The hoodie was multi-functional. It served as a pillow in classes where I could catch a nap (after my homework was completed of course). It kept me warm in classes that lacked the best heat in the Indiana winter. It helped me sneak in whatever banned item that I felt I just absolutely needed in class, although for the life of me I can’t remember what I would have needed. (It couldn’t have been a cell phone because not many of us had them yet) But If we are being completely honest here (this is my web page and I pronounce this a judgement free zone) the hoodie meant that I did not need have to wear a bra.

By the grace of God these items would match every once in a while, but most days you might assume that I got dressed in a small closet with the light off 5 minutes before running out the door to catch the bus. Those assumptions would be correct by the way.

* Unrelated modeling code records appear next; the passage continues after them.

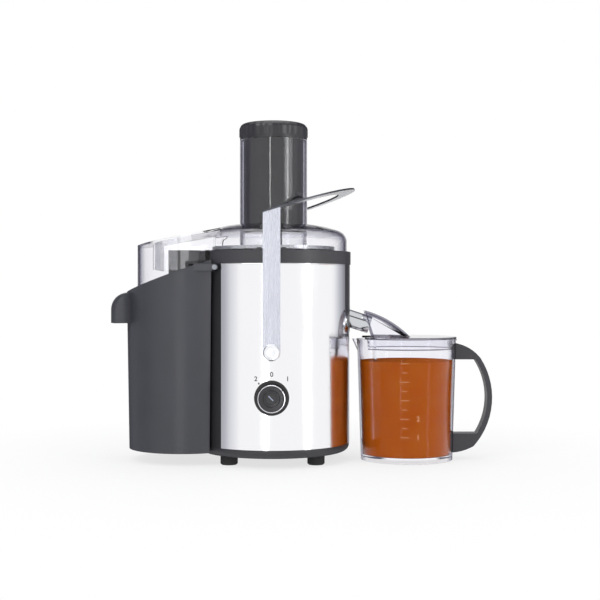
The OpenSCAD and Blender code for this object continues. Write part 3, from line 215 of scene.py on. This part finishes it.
def satin_steel(name, colour, roughness, along, relief_mm=0.01):
    """Metal brushed or drawn along one axis: fine lines that stretch the gloss across them.

    Real lines are about 0.1 mm apart; they are drawn coarser, so that they show.
    """
    material, tree, shader = start_material(name, Metallic=1.0, Roughness=roughness,
                                            Base_Color=linear(colour))
    place = add_node(tree, "ShaderNodeTexCoord")
    stretch = [1.0, 1.0, 1.0]
    stretch[along] = 0.03
    lay = add_node(tree, "ShaderNodeMapping", values={"Scale": stretch},
                   links={"Vector": (place, "Object")})
    lines = add_node(tree, "ShaderNodeTexNoise", values={"Scale": 1 / (0.9 * MM), "Detail": 5.0},
                     links={"Vector": (lay, "Vector")})
    gloss = add_node(tree, "ShaderNodeMapRange",
                     values={"From Min": 0.3, "From Max": 0.7,
                             "To Min": roughness - 0.07, "To Max": roughness + 0.07},
                     links={"Value": (lines, "Fac")})
    tree.links.new(gloss.outputs["Result"], shader.inputs["Roughness"])
    relief = add_node(tree, "ShaderNodeBump",
                      values={"Strength": 0.25, "Distance": relief_mm * MM},
                      links={"Height": (lines, "Fac")})
    tree.links.new(relief.outputs["Normal"], shader.inputs["Normal"])
    return material


# ---------------------------------------------------------------------------
# Motor. A universal motor in the housing: cast end brackets, a laminated field
# with enamelled copper coils, the armature, and carbon brushes on a commutator.

# Turned steel is bright, with fine tool lines.
turned_steel = satin_steel("turned_steel", "#b9bbbe", 0.28, 2)
dress(turned_steel, "motor_shaft", "lower_bearing", "upper_bearing", "switch_spindle", "tie_bolts",
      "motor_screws", "base_screws")
# Sand-cast aluminium is a dull light grey with a coarse skin.
cast_alloy = moulded_skin("sand_cast_aluminium", "#8f9296", "#a3a6aa", 0.5, grain_mm=1.8)
dress(cast_alloy, "lower_bracket", "upper_bracket")
# Stacked laminations are a dull steel grey with the stack's lines across.
core_steel = satin_steel("laminated_electrical_steel", "#6c7077", 0.45, 0)
dress(core_steel, "field_stack", "armature_core")
# Enamelled wire is a warm copper brown with the winding's lines.
copper = satin_steel("enamelled_copper_wire", "#a4562a", 0.32, 2)
dress(copper, "field_coils", "armature_windings", "commutator")
# Pressed carbon is matt and nearly black.
carbon = moulded_skin("pressed_carbon", "#232324", "#2e2e30", 0.6)
dress(carbon, "carbon_brushes")
# Moulded nylon is dark, with a soft sheen.
fan_nylon = moulded_skin("moulded_nylon_dark", "#26272b", "#303136", 0.45)
dress(fan_nylon, "cooling_fan", "drive_coupling", "basket_nut")
# Urea resin is an opaque cream.
cream_resin = moulded_skin("moulded_urea_resin", "#d9d3c2", "#e0dbcd", 0.4)
dress(cream_resin, "brush_holders", "speed_switch", "terminal_block", "safety_plunger",
      "pivot_bushes")
# Dipped epoxy is a glossy mustard brown.
film_case = moulded_skin("capacitor_epoxy", "#8f7426", "#9b8031", 0.4)
dress(film_case, "suppressor_capacitor")
# Silicone-sheathed wire is a satin brick red.
wire_skin = moulded_skin("extruded_silicone_wire", "#7c2f27", "#86372e", 0.5)
dress(wire_skin, "wiring_loom")

# ---------------------------------------------------------------------------
# Filter bowl, basket and gasket. The bowl is charcoal ABS with a satin skin;
# the basket is punched and welded stainless steel that rides on the motor's
# coupling; the gasket is soft grey silicone.

bowl_abs = moulded_skin("moulded_charcoal_ABS_bowl", "#302f34", "#39383d", 0.4)
round_edges("filter_bowl", "machine", bowl_abs, 0.5)
basket_steel = satin_steel("punched_stainless", "#c3c5c8", 0.3, 2)
dress(basket_steel, "filter_basket", "grater_disc")
silicone = moulded_skin("moulded_grey_silicone", "#9fa1a6", "#a9abb0", 0.5)
dress(silicone, "bowl_gasket")

# ---------------------------------------------------------------------------
# Clear cover. One moulding in clear styrene-acrylonitrile: crown, feed chute
# and the hood that leads the pulp over into the bin.

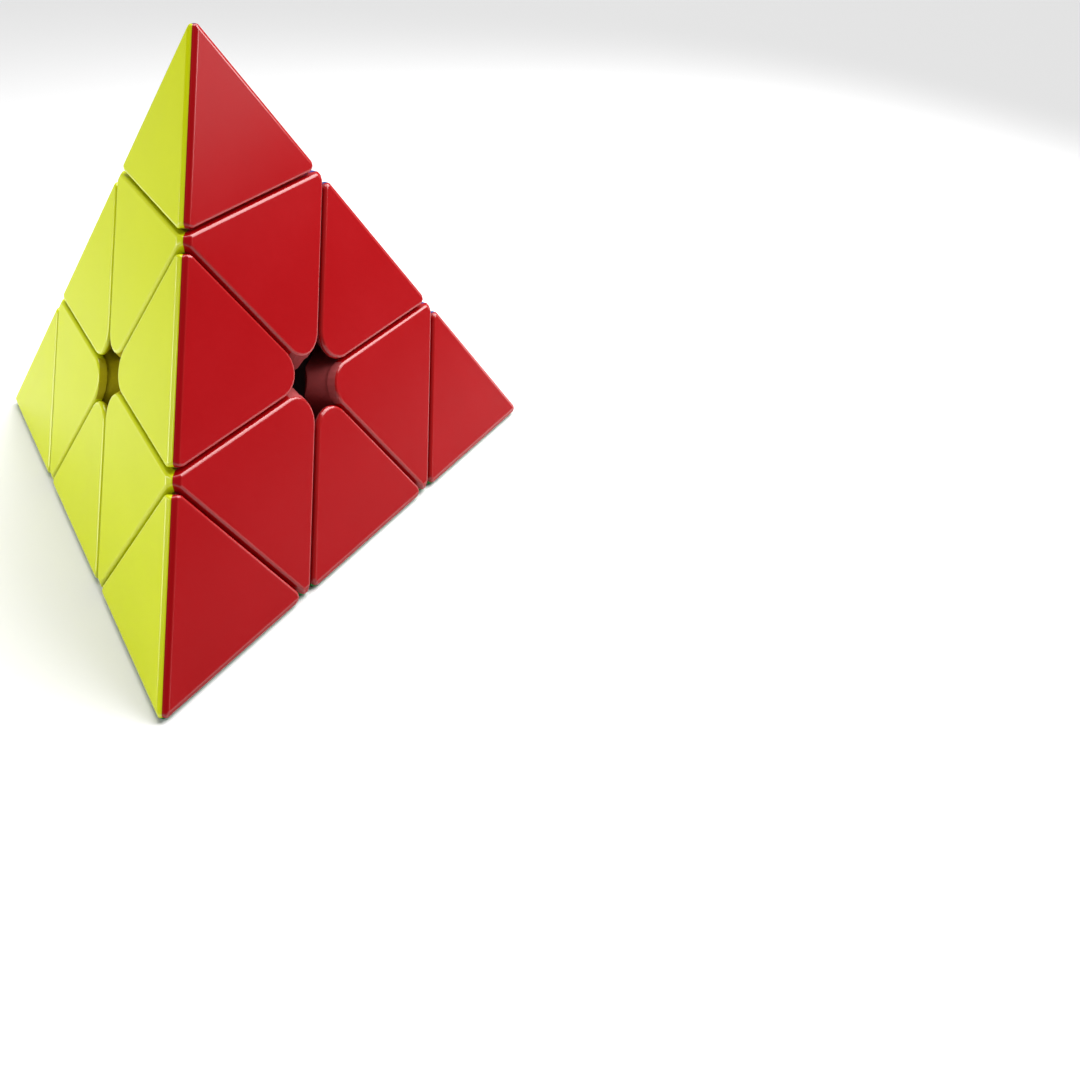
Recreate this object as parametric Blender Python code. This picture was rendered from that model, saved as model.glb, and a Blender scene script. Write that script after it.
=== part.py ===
"""Pyramid twisty puzzle: 4 tips, 4 centre pieces, 6 edge pieces on a screwed core. World metres, +Z up."""

import math

import bmesh
import bpy
import numpy as np
from mathutils import Matrix, Vector

# ---- driving sizes, millimetres ----
EDGE = 98.0                      # sharp edge of the tetrahedron
R_VERTEX = EDGE * math.sqrt(6) / 4   # centre to vertex
R_FACE = R_VERTEX / 3            # centre to face
H_LAYER = R_VERTEX / 9           # layer cut, along a vertex axis
H_TIP = R_VERTEX * 5 / 9         # tip cut, along a vertex axis
CUT = 0.2                        # half of the gap at every turning cut
WALL = 1.5                       # wall of the coloured shells
CAP = 1.2                        # depth of the proud rim round each shell
STEP = 0.2                       # side walls below the rim stand back by this much
FIT = 0.1                        # glued or pressed fit, part to part
SPLIT = 0.04                     # half of the gap at a colour joint
BREAK = 0.42                     # small edge break of every shell
RIDGE = 0.75                     # ridge of the outer chamfers below the sharp edge
RIDGE_TILT = 27.0                # outer chamfer, degrees off its face
CORNER_R = 1.1                   # panel corners on the outer edges
APEX_R = 4.3                     # panel corners at the face centres
CENTER_CUT = 1.0                 # centre-piece corners below the sharp edge
NOSE = 2.3                       # flat left at the very vertex, below the sharp point

BALL_OUT = 15.75                 # shells start here
BALL_SKIRT = (12.5, 15.4)        # skirts of the centre pieces
BALL_FOOT = (9.1, 12.2)          # feet of the edge pieces
SKIRT_DEG = 62.0
FOOT_DEG = 70.5
CLEAR_DEG = 0.7
BALL_NECK = (11.8, 17.2)         # necks between feet and plugs
NECK_HALF = 6.5
FOOT_HALF = 8.5
SLOT = (6.8, 2.5, 17.6)          # opening for the neck: half length, half width, height
WEB_LOW = 14.0                   # tube and ribs of the centre base start here
HUB_R = 4.9
TUBE_R = 5.6                     # tube of the centre base, round the spring and the socket
RIB = 0.9                        # half thickness of the ribs inside the shells
HUB_H = 8.9
HUB_TOP = 14.6

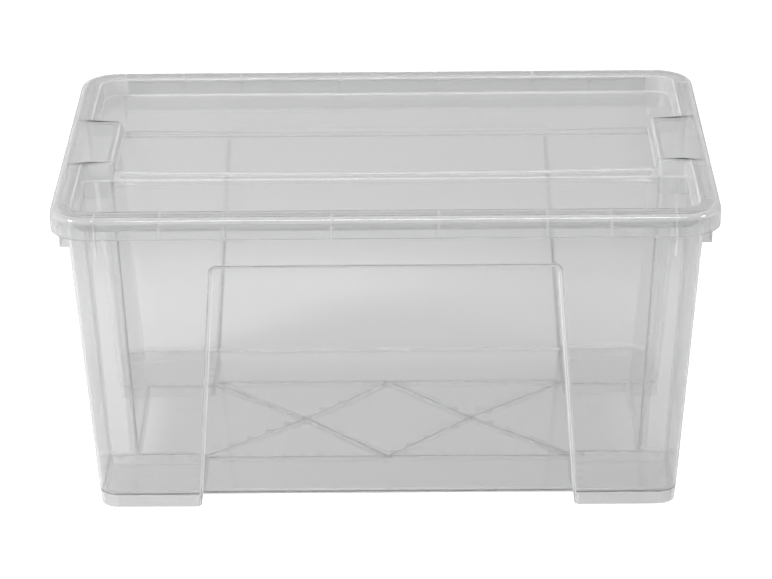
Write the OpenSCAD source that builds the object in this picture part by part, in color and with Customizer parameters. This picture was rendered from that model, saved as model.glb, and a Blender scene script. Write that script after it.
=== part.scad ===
// Clear lidded storage bin that stacks: a drafted box on four feet and a
// lift-off lid with two sunk trays that take the feet of the next bin.
// Millimetres. Origin at the middle of the footprint, +X along the long side,
// +Y to the back, +Z up.

/* [Overall size] */
// Outside length of the lid, the longest size of the bin
lid_length = 570; // [540:1:620]
// Outside width of the lid
lid_width = 390; // [370:1:430]
// Height of the closed bin, from the feet to the crown of the lid
closed_height = 283.4; // [240:0.1:330]

/* [Box] */
// Thickness of the box's walls and floor
wall = 2.2; // [1.6:0.1:3]
// Lean of each wall, in millimetres outwards for each millimetre up
draft = 0.0685; // [0.05:0.0005:0.08]
// Radius of the four upright corners
corner_radius = 16.5; // [12:0.5:20]
// Height of the feet below the floor
foot_height = 10.4; // [8:0.1:14]
// Length of each foot along the front
foot_length = 89; // [60:1:100]
// Depth of the framed panel in the front and back walls
panel_depth = 4; // [1:0.1:5]
// Gap between the top edge of that panel and the lid's skirt
panel_drop = 31.5; // [20:0.5:60]
// Half the width of the panel at its top edge
panel_half_top = 147; // [125:1:150]

/* [Grips] */
// Distance from the lid's edge to the back of the grip recess, at the top
grip_inset = 41.2; // [41.2:0.1:50]
// Half the width of the grip recess at the floor
grip_half_low = 75.5; // [60:0.5:85]
// Half the width of the grip recess at the rim
grip_half_top = 49.5; // [40:0.5:49.5]
// Depth of the turned-down lip on the short sides
grip_lip = 41; // [30:0.5:50]
// Half the length of that deep lip
grip_lip_half = 147; // [110:1:150]

/* [Lid] */
// Thickness of the lid
lid_wall = 2; // [1.5:0.1:2.2]
// Height of the lid's outer skirt
skirt_height = 20; // [18:0.5:24]
// Width of the rim round the sunk part of the lid
rim_width = 19.5; // [19.5:0.5:24]
// Depth of the two trays below the rim
tray_depth = 16.9; // [14:0.1:16.9]
// Depth of the middle band below the rim
band_depth = 11.2; // [11.2:0.1:13]
// Half the width of the middle band
band_half = 55; // [50:0.5:60]

/* [Ribs] */
// Height of the ribs below the floor
rib_height = 4.4; // [2:0.1:4.4]
// Thickness of the ribs below the floor
rib_thick = 1.6; // [1:0.1:2.4]

/* [Hidden] */

mold_gap = 0.5;                  // space between two faces that meet
lap = 0.6;                       // how far joined solids run into each other
lip_wall = 1.8;                  // thickness of the rim's turned-down lip
lip_inset = 5;                   // lid edge to the outer face of the lip
lip_drop = 19;                   // depth of the lip on the long sides
fold_radius = 5;                 // bend radius of the grip recess
arc_steps = 4;                   // facets in a small bend
corner_steps = 7;                // facets in an upright corner
step_lean = 0.8;                 // how far the wall of a step leans open
plastic = [0.84, 0.86, 0.87, 0.45];

half_l = lid_length / 2;
half_w = lid_width / 2;
floor_z = foot_height;
rim_top = closed_height - lid_wall - mold_gap;
rim_under = rim_top - wall;
skirt_z = closed_height - skirt_height;
wall_x_top = half_l - 14.3;      // outer faces of the box at the lid's skirt
wall_y_top = half_w - 14.3;
lip_x = half_l - lip_inset;
lip_y = half_w - lip_inset;
lip_corner = 30;
panel_top = skirt_z - panel_drop;
panel_step = 1.8;                // run of the slope round the panel
panel_half_low = half_x(0) - foot_length;
foot_inner_y = grip_half_low;
set_in = 0.3;                    // feet and grips stand this far in from the box

// ---------------------------------------------------------------- outlines

// Outer faces of the box at a height
function half_x(z) = wall_x_top - draft * (skirt_z - z);
function half_y(z) = wall_y_top - draft * (skirt_z - z);

// Share of the way up the box, 0 at the ground and 1 at the rim
function rise(z) = z / rim_top;
function mix(a, b, t) = a + (b - a) * t;
function grip_x(z) = mix(half_x(0) - 26.2, half_l - grip_inset, rise(z));
function grip_half(z) = mix(grip_half_low, grip_half_top, rise(z));
function panel_half(z) = mix(panel_half_low, panel_half_top, z / panel_top);

function reversed(v) = [for (i = [len(v) - 1:-1:0]) v[i]];

function arc(cx, cy, r, from, to, steps) = [
    for (i = [0:steps]) let (a = mix(from, to, i / steps))
        [cx + r * cos(a), cy + r * sin(a)]
];

// The whole outline from the quarter between +X and +Y
function mirrored(q) = concat(
    q,
    [for (p = reversed(q)) [-p[0], p[1]]],
    [for (p = q) [-p[0], -p[1]]],
    [for (p = reversed(q)) [p[0], -p[1]]]
);

// Corner of a side that steps in to x = step_x where |y| < step_y. The step's
// own wall leans open by step_lean, as a moulding needs.
function stepped_side(x, step_x, step_y, bend_in, bend_out) = concat(
    arc(step_x + bend_in, step_y - bend_in, bend_in, 180, 90, arc_steps),
    arc(x - bend_out, step_y + step_lean + bend_out, bend_out, 270, 360, arc_steps)
);

// Quarter of the box's outline at height z, s inside its outer face.
// sunk is the depth of the front panel at that height.
function box_quarter(z, s, sunk) = let (
    x = half_x(z) - s, y = half_y(z) - s, r = corner_radius - s,
    edge = panel_half(z) + s
) concat(
    stepped_side(x, grip_x(z) - s, grip_half(z) + s, fold_radius + s, fold_radius - s),
    arc(x - r, y - r, r, 0, 90, corner_steps),
    [[edge + panel_step, y], [edge, y - sunk]]
);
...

College and dorm life did not help my fashion decisions at all. My 7:30 am freshman journalism professor told us on day 1 that she understood that her class was an early one and if having near perfect attendance throughout the whole the semester meant letting us crawl in the door at 7:25 with our pajamas and slippers still on, she was more than ok with that. (teeth brushing was non-negotiable as it should always be.) I took advantage of this generous request more times than I care to mention.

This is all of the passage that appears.